> Required task
Spot each line in the records below where the word "None" occurs, then copy it.

========================================================================

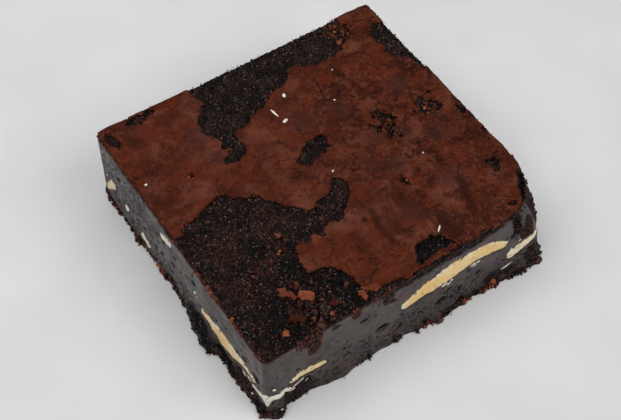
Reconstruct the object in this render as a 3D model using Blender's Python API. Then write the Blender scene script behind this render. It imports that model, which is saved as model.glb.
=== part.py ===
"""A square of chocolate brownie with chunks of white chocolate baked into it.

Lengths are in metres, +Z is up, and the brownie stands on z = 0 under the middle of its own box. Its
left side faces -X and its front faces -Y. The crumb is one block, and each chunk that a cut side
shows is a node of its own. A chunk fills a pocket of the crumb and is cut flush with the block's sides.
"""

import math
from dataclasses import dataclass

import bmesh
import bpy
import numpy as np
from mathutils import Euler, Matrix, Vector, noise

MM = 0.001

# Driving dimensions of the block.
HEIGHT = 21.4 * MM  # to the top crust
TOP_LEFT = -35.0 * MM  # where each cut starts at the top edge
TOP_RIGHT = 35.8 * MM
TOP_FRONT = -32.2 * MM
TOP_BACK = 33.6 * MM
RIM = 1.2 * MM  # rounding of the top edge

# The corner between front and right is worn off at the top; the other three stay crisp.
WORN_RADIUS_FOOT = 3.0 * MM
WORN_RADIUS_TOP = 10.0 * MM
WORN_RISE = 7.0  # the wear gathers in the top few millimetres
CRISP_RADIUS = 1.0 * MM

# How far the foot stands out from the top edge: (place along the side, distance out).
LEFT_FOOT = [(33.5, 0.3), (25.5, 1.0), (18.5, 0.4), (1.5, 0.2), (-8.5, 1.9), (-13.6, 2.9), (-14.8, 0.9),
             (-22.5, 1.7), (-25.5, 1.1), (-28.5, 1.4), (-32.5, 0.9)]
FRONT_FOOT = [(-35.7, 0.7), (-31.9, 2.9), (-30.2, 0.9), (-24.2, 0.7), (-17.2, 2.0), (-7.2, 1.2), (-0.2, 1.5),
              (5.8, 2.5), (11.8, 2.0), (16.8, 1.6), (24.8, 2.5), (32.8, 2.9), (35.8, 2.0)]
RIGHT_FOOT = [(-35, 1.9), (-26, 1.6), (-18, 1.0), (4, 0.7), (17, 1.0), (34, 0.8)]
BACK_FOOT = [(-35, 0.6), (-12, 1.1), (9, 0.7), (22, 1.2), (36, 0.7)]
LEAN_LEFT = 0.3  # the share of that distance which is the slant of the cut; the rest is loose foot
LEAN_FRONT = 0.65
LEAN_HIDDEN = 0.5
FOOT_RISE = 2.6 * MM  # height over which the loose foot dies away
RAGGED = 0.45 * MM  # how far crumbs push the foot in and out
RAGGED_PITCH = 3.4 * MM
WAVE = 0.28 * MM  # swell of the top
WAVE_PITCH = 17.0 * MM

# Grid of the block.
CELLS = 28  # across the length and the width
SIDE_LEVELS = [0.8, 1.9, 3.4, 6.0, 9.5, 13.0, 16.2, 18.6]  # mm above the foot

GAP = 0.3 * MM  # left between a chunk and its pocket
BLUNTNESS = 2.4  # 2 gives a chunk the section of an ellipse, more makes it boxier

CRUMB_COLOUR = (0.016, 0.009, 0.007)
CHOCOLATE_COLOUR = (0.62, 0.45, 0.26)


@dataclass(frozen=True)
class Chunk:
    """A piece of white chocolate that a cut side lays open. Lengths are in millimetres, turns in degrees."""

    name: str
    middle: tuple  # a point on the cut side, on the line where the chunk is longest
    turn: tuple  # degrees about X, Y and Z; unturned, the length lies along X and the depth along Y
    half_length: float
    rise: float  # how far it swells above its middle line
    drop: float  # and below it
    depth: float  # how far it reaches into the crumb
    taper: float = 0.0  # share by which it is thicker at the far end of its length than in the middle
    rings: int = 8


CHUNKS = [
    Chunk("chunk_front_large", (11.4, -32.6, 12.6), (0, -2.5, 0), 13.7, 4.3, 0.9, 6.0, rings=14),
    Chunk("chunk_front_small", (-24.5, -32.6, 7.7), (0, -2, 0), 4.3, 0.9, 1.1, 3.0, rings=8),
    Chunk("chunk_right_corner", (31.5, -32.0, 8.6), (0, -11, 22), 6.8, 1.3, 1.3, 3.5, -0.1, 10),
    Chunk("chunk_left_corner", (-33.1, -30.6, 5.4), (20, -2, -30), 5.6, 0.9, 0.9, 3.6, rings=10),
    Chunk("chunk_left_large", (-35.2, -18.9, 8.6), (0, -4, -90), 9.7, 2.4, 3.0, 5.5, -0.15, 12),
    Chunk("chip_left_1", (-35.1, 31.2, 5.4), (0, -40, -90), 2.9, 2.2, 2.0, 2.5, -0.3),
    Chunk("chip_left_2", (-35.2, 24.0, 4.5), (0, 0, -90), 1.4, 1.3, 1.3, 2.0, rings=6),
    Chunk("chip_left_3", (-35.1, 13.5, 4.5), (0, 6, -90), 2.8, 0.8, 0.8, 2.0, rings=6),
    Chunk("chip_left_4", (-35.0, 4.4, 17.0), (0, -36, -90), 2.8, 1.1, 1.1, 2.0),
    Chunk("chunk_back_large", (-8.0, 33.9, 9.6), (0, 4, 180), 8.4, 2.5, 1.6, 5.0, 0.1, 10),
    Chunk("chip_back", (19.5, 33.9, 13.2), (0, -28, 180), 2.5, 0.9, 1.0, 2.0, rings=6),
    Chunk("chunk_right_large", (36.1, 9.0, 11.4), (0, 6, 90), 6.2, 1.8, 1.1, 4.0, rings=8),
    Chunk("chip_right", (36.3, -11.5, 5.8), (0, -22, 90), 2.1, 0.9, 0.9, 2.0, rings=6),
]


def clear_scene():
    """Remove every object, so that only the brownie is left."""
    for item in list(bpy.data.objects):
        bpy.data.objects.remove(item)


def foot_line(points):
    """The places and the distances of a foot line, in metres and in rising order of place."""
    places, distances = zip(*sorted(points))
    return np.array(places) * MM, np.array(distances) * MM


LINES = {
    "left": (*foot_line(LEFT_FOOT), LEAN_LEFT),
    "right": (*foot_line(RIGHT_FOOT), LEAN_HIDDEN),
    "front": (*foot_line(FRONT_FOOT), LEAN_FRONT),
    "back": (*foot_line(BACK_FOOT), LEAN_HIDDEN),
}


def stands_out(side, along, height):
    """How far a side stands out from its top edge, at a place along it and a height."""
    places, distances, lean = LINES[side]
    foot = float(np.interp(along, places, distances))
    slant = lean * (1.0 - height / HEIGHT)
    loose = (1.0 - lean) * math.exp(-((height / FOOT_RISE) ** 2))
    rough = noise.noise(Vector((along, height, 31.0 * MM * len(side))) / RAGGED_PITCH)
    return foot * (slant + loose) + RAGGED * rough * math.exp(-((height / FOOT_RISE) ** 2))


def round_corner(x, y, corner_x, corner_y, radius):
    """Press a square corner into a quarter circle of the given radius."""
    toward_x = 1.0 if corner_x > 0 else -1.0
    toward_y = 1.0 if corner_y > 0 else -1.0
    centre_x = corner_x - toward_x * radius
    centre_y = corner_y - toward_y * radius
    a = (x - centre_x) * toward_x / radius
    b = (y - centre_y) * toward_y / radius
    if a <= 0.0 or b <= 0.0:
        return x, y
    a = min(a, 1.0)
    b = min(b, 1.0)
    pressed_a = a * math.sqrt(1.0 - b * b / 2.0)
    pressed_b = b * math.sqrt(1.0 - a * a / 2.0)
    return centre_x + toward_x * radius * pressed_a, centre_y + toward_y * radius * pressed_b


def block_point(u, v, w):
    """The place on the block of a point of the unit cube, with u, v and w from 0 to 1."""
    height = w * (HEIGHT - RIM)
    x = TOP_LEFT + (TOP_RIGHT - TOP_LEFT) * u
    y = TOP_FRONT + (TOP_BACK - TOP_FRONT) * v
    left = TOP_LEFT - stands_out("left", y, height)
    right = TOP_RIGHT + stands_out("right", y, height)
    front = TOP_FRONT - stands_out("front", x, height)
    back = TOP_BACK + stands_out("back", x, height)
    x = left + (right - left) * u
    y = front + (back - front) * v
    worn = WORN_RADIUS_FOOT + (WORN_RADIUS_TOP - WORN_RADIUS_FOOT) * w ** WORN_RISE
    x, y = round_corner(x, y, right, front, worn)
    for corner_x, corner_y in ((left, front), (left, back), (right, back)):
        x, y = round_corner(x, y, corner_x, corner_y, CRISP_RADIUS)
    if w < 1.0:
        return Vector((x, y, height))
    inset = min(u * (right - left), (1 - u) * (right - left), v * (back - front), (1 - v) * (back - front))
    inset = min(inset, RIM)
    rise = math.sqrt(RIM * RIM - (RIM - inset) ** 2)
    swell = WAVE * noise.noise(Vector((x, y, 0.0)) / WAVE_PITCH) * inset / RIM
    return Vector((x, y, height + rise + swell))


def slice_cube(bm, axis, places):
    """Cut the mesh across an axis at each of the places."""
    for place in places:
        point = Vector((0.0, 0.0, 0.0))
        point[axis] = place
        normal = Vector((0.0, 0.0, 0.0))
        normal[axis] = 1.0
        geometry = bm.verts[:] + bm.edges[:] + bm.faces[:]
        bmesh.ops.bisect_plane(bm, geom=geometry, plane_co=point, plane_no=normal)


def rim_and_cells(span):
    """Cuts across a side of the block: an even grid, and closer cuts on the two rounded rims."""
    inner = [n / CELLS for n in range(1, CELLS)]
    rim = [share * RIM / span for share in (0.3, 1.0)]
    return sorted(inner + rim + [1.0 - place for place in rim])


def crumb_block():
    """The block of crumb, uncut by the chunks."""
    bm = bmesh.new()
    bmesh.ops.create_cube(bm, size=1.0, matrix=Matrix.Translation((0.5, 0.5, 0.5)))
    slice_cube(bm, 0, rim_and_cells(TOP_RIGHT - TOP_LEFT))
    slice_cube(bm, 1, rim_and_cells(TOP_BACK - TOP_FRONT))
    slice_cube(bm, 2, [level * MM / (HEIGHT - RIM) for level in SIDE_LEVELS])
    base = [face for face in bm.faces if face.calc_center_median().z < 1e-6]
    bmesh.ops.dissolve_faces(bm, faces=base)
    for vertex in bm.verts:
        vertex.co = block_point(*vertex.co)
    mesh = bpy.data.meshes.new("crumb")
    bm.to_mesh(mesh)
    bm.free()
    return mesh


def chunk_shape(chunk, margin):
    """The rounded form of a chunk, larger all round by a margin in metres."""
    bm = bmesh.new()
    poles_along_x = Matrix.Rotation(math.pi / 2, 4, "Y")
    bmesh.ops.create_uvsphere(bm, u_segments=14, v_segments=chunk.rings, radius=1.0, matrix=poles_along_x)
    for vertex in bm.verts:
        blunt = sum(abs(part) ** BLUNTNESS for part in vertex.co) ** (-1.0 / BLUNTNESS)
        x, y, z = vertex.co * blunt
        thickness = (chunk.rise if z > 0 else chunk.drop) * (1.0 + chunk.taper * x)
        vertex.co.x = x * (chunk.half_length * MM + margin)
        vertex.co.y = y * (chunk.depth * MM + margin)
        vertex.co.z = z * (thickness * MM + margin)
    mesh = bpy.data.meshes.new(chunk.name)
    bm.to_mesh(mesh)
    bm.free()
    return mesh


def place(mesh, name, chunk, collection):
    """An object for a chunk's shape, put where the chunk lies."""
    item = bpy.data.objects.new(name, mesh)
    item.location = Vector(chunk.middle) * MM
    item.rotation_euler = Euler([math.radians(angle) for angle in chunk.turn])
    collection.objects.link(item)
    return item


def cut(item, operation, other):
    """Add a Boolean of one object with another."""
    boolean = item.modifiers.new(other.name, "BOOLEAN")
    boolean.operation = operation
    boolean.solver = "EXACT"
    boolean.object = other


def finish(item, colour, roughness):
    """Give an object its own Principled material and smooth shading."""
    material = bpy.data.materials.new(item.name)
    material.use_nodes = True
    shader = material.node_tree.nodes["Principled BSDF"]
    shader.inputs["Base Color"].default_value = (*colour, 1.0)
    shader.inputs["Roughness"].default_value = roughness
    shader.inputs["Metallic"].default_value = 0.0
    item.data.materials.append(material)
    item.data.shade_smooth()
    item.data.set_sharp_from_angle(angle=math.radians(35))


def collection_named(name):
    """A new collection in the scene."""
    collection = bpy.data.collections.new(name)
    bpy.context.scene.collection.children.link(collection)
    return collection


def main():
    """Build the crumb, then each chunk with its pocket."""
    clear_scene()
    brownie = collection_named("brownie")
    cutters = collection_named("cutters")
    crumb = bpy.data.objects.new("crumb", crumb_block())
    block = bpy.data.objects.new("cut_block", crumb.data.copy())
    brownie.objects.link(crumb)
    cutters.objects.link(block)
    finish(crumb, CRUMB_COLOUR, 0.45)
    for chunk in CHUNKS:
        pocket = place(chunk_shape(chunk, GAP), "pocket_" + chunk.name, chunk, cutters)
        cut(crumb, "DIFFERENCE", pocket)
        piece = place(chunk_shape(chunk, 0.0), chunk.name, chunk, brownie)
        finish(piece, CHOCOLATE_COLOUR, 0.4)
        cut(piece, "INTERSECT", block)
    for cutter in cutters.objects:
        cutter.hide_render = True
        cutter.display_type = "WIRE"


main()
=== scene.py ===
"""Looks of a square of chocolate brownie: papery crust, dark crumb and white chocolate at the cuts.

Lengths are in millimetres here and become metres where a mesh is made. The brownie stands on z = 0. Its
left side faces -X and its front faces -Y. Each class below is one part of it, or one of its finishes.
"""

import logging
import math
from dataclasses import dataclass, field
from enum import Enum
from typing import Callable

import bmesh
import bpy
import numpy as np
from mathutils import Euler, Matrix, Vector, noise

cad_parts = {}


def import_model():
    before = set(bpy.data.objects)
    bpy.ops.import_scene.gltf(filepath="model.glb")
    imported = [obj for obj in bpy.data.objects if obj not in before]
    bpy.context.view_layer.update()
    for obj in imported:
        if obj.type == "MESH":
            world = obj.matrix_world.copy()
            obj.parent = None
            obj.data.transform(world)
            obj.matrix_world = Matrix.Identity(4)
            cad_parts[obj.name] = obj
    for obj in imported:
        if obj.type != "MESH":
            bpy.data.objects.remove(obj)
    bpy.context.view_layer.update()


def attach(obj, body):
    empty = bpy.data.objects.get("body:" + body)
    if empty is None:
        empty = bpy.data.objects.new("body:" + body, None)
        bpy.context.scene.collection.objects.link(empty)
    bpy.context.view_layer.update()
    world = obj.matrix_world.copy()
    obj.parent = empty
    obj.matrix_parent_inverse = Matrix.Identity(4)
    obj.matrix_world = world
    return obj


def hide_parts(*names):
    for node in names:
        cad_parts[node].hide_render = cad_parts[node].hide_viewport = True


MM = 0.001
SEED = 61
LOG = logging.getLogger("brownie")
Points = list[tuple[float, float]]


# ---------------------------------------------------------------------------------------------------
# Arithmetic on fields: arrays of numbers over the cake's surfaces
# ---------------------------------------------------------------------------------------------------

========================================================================

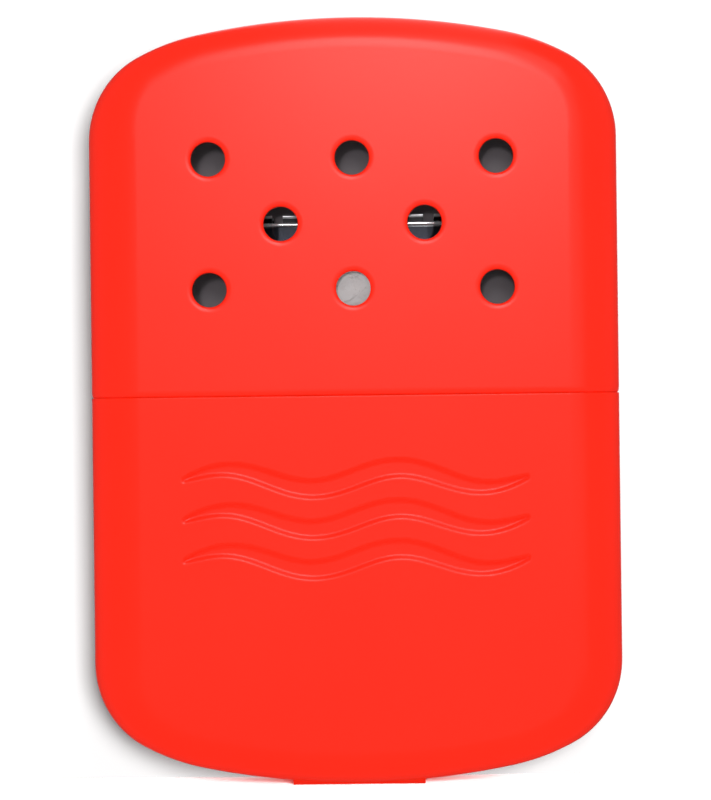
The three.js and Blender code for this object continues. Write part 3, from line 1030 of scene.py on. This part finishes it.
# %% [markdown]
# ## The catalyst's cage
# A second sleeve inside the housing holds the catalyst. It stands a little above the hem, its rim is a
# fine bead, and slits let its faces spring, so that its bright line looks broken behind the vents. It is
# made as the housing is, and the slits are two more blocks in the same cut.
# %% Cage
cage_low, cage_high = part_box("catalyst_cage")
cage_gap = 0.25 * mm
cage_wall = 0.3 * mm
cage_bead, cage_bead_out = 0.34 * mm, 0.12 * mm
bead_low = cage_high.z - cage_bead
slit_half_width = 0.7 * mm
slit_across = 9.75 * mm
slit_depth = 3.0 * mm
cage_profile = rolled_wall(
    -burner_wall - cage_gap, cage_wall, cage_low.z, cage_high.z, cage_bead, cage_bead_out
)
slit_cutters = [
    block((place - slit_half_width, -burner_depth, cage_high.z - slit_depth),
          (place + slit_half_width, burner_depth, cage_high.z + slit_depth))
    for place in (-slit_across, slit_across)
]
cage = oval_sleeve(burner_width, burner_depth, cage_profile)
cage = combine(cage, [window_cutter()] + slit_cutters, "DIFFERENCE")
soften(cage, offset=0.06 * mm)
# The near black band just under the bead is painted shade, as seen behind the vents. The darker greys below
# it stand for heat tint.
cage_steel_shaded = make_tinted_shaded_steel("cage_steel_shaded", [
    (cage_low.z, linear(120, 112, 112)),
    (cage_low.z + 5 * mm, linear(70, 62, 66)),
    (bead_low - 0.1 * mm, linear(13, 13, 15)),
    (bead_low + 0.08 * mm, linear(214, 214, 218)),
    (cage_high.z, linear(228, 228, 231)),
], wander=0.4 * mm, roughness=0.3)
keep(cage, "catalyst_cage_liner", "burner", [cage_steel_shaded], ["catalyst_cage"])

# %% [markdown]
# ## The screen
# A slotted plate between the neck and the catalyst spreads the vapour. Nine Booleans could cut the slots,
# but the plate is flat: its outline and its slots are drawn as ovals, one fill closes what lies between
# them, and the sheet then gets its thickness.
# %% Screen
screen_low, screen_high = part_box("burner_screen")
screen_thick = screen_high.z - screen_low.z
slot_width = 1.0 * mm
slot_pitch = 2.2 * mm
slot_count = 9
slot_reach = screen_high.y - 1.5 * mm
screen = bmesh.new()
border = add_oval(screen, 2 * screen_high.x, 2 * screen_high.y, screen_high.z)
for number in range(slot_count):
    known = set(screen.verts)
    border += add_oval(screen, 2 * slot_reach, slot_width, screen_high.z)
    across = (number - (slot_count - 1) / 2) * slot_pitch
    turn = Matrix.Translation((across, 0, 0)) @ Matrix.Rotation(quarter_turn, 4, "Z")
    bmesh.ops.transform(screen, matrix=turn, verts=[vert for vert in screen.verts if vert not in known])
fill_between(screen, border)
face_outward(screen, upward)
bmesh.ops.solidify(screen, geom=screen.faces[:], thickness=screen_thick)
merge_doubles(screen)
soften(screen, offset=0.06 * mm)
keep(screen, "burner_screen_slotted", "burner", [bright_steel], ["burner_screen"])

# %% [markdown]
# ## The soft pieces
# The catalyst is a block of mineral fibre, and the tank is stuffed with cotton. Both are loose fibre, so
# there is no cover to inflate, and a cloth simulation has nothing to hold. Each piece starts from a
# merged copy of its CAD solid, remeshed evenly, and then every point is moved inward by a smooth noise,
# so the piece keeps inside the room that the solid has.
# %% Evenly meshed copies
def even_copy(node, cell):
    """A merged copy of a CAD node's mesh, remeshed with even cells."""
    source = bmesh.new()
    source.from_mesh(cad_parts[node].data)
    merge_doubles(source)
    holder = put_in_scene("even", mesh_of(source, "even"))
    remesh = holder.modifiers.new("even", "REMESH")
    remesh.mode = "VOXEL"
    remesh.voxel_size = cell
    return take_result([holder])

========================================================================

> Correct answer
            obj.parent = None
    if empty is None:
        empty = bpy.data.objects.new("body:" + body, None)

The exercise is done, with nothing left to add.